Popular Photography Magazine ran a special feature on how to touch up photos in which subjects have unsightly wrinkles or unattractive expressions. "Can these photos be saved?" the article asked. One of the examples used was Dorothea Lange's famous Depression-era photo of a "Migrant Mother" huddling with her children in a roadside camp outside Nipomo, California. Under the masterful touch of Popular Photography editors, the Migrant Mother was transformed from an iconic symbol of the struggle for survival into a smooth-faced suburban soccer mom. The makeover, intended as a joke, provoked hundreds of outraged letters from readers.
Tattoo Your Toddler.
DJs from North Dakota's Y94 radio station created a website called tattooyourtoddler.com that claimed to represent "the first tattoo studio for kids, with the trendiest body-art designed specifically for youths ages 2 through 17!" Parents who wanted to tattoo their child were promised that "Our patented needle-free system only causes slight discomfort and ensures a vibrant tattoo, guaranteed not to fade for at least 10 years!" The FAQ section of the site included the question: "Is this legal?" To which the reply was: "This is still America, isn't it?" A similar April Fool's Day hoax had been perpetrated in 2003 by DJs at at Channel 933 KHTS-FM radio in San Diego who created a site called
The maker of WD-40 lubricating spray announced it was expanding its product line to include WD-40 aftershave. This would ensure that WD-40-branded products would be "not only in every shed, garage and toolbox, but now in the bedroom."
The aftershave would come in the "famous blue and yellow can," and like the standard multi-purpose product it would have a "smart straw option for those who require a more precise spray."
Bathstore, a UK seller of bath products, announced a "world first in bathing" — a Vertical Bath. The product was designed to allow homeowners to save space in their homes, while simultaneously being able to enjoy the pleasure of soaking in a bathtub. To use the Vertical Bath, you simply stepped into it, closed the door firmly behind you, and allowed it to fill with water.
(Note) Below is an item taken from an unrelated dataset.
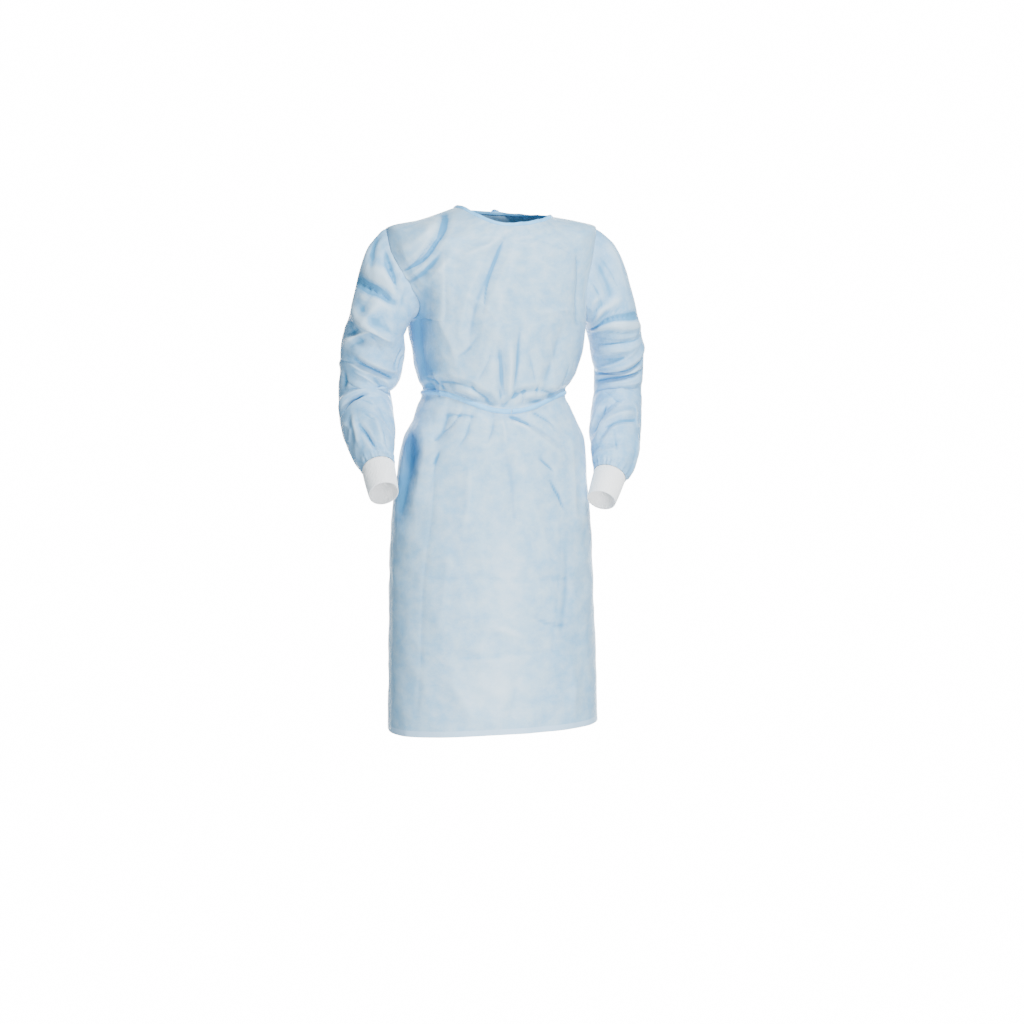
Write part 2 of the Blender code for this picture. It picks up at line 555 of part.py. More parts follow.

Bubble baths were not recommended.
Honda introduced the HondaHAIR™, the world's first in-vehicle haircutting accessory, promised to be a feature in the 2014 Honda Odyssey. Honda elaborated:
"Our philosophy is to imagine mobility in areas once thought immobile... Getting a trim is typically thought of as a location-based activity that requires a special trip to your hairstylist or barber, but that's where the HondaHAIR comes in. It's simple, efficient, and it's an enjoyable way to cut hair on the go. Using the HondaVAC in the 2014 Odyssey simply attach the hair-cutting tool to the nozzle, then let the powerful suction of the HondaVAC take over."